9) We need to reconsider road transport as well. What sort of vehicles we want in our cities and at what time of the day or night. HGVs in our suburbs are not welcomed by most residents, so alternatives like hub and spoke delivery systems should be investigated. Due to privatisation of the rail system and massive subsequent increases in prices, rail transport is currently not economic and neither is water transport. If we wish to re-invigorate these or other types of transport, subsidies or incentives must be put in place to enable commercial (or public) operators to utilise them. At present, transport operators also have little alternative but to solely use the road transport network. However it should also be noted that if we could convince say 25% of private motor journeys to be made by bike a huge reduction in congestion would occur making it much easier for deliveries to be made, especially if we move cyclists onto dedicated infrastructure. The road transport industry should be fully encouraging the development of segregated cycling infrastructure as they stand to be a key beneficiary
How to pay for this?
One of the many fallacies in modern Britain is that motorists pay for the roads and therefore have a greater right to their use than any other segment of society (pedestrians and cyclists in particular). This is not true. Road transport funding is provided out of general taxation and is not related to either Vehicle Excise Duty or Fuel Duties, contrary to popular belief. In fact a recent EU study showed that every motor vehicle in Europe creates an unfunded loss of €600 per year. So every car on the road actually costs society as a whole (http://www.ecf.com/news/car-users-pollute-but-do-not-foot-the-bill/)

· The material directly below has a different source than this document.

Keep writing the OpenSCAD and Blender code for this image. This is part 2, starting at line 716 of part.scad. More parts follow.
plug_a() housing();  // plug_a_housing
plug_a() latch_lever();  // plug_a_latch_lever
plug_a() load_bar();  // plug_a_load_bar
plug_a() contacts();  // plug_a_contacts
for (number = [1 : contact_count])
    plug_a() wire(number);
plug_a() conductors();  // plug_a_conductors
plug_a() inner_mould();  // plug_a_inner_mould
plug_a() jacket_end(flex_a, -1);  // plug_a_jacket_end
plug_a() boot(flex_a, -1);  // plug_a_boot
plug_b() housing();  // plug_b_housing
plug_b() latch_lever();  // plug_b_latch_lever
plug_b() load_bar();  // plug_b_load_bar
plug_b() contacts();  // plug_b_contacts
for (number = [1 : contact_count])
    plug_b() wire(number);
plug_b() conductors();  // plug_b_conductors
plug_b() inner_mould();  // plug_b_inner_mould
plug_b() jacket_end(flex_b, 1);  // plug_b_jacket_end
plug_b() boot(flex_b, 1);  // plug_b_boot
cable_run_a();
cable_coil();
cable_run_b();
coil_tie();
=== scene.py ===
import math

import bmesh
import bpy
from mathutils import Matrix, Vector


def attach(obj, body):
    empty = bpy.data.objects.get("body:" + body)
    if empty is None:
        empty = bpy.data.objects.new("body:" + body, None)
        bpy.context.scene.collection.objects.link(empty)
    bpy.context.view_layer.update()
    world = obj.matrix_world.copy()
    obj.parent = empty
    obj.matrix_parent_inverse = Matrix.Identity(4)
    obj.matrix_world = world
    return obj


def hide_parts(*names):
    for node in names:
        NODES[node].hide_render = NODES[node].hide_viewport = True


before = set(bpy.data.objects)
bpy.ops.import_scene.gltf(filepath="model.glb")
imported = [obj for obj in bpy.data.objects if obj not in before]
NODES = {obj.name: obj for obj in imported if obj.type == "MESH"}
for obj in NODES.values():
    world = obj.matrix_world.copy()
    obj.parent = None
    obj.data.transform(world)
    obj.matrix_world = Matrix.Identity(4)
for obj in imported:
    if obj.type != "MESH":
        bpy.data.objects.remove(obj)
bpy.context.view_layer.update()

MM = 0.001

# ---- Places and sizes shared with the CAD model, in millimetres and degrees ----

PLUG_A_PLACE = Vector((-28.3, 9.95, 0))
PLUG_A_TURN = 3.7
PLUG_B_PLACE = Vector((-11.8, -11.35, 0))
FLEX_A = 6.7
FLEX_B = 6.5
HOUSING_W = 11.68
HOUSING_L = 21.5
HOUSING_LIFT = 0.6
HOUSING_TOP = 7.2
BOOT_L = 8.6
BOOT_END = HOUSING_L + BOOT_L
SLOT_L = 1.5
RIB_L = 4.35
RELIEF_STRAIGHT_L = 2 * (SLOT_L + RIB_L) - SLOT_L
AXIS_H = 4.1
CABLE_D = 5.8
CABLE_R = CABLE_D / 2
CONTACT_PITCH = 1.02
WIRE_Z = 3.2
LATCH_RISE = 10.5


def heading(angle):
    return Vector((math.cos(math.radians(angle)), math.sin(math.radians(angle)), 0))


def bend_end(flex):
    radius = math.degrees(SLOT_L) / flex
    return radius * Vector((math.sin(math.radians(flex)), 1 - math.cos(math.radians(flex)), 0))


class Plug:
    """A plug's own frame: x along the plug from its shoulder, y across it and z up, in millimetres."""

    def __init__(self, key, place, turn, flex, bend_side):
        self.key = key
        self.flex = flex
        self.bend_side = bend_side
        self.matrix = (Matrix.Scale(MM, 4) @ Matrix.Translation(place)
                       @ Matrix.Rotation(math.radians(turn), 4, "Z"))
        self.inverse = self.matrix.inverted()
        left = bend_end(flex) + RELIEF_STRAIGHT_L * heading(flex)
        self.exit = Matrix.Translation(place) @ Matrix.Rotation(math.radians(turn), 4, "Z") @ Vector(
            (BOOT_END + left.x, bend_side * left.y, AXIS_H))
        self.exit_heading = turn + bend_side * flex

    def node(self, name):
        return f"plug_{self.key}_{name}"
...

Road infrastructure including cycling and pedestrian provision should continue to be paid out of general taxation as it is of benefit to everyone.
What should change is that transport funding we have in place should be reallocated to include significant investment in cycling and pedestrian infrastructure.
Public transport costs also need to be driven down and analysis of the true cost of motoring on British society would be an excellent project to undertake.
So what happens if we don’t change anything?
Cycling provision will remain as appalling as it currently is. Cycling will also remain largely the domain of men aged between 20 and 50 who are happy to dice with traffic. Women, children, families and the elderly will continue to rightly shun the bike as transport. Bikes will probably never rise much beyond 2% modal share. Pedestrians and cyclists will continue to be outcasts in the British transport system – considered a nuisance at best. Congestion will slowly get worse, there will be call for more road building which never actually solves the problems of congestion (not anywhere in the world). Pollution will increase, road rage will increase, road deaths will remain unacceptably high (2,000 deaths a year is 2,000 too many). Cyclists and pedestrians will continue to be killed and seriously injured in larger numbers (generally with little more than a slap on the wrist). The British of all ages will continue to get more obese and less healthy as they continue to sit in cars rather than be active. Health costs will continue to spiral. Britain will be left behind as other countries work hard to make their society more liveable, less polluted, healthier and safer.